--- Recorded information ---

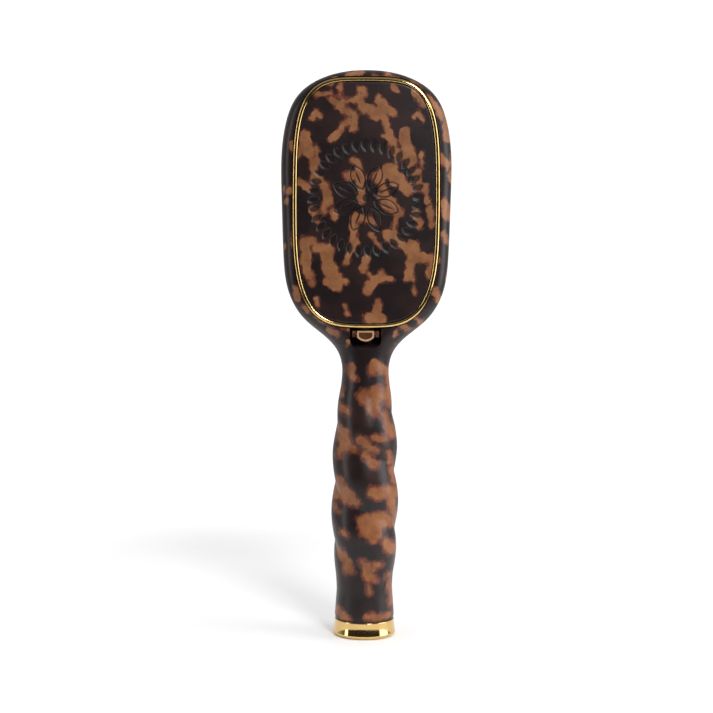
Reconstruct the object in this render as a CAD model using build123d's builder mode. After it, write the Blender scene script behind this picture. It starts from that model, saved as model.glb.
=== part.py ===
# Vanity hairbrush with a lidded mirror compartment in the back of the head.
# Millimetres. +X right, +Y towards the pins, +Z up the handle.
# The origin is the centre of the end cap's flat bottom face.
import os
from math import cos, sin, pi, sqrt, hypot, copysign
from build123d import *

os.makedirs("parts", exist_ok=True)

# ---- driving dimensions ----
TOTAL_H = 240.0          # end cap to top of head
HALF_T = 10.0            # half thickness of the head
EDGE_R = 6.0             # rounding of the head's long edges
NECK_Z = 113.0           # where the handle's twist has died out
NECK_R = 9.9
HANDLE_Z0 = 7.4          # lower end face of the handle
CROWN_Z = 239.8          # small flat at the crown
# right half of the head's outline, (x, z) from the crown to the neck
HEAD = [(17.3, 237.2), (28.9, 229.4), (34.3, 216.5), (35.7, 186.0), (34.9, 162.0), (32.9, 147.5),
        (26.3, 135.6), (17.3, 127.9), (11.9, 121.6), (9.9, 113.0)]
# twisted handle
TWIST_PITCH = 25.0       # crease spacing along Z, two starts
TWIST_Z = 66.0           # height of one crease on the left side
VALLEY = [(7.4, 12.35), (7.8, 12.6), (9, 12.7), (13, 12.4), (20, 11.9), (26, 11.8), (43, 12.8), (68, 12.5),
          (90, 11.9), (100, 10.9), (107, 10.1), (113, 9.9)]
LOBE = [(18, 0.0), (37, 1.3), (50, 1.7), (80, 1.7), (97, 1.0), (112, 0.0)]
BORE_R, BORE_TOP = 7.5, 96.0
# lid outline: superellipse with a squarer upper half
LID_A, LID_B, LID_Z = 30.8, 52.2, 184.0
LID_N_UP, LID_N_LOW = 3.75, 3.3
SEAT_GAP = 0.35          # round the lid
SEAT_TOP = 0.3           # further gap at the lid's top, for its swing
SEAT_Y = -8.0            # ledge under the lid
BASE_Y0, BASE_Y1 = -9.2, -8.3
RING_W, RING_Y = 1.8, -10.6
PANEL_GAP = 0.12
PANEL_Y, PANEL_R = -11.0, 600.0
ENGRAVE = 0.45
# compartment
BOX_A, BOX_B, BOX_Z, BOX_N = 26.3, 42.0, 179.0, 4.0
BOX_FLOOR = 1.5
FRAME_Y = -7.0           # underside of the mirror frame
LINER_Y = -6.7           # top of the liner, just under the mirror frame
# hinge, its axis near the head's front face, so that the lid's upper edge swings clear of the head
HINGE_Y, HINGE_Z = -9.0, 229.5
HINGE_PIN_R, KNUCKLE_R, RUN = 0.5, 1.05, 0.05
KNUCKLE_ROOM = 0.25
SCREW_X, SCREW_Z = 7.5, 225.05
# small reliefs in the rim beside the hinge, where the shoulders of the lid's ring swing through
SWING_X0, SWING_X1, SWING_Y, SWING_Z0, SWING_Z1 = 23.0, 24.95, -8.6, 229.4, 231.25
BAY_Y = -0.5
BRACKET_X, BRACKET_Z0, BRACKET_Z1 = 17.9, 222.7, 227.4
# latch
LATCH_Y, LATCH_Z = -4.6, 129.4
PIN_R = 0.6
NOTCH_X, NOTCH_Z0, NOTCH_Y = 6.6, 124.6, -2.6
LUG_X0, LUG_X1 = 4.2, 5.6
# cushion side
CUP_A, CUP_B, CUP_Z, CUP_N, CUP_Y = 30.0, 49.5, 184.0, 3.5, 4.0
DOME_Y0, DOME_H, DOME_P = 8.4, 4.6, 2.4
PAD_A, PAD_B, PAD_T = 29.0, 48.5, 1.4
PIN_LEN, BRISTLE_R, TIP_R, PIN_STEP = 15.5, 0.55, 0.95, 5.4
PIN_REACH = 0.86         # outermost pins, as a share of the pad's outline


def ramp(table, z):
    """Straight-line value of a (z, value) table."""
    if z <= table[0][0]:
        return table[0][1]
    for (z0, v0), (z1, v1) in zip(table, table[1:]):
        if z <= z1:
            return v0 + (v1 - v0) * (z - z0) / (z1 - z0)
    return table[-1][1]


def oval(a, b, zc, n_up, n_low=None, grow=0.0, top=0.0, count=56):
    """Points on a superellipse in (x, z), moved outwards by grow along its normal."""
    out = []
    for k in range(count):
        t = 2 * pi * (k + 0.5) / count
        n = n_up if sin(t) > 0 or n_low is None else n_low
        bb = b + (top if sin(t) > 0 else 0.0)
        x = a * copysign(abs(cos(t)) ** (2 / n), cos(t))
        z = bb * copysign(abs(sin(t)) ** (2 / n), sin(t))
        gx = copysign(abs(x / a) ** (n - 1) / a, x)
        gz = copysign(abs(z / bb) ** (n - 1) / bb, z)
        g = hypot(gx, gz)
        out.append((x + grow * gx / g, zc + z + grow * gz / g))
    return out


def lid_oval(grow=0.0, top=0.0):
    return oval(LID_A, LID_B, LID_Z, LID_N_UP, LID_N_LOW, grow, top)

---

Requirements
Report each line in the data that holds the word "from".

Task output
Reconstruct the object in this render as a CAD model using build123d's builder mode. After it, write the Blender scene script behind this picture. It starts from that model, saved as model.glb.
from math import cos, sin, pi, sqrt, hypot, copysign
from build123d import *
# right half of the head's outline, (x, z) from the crown to the neck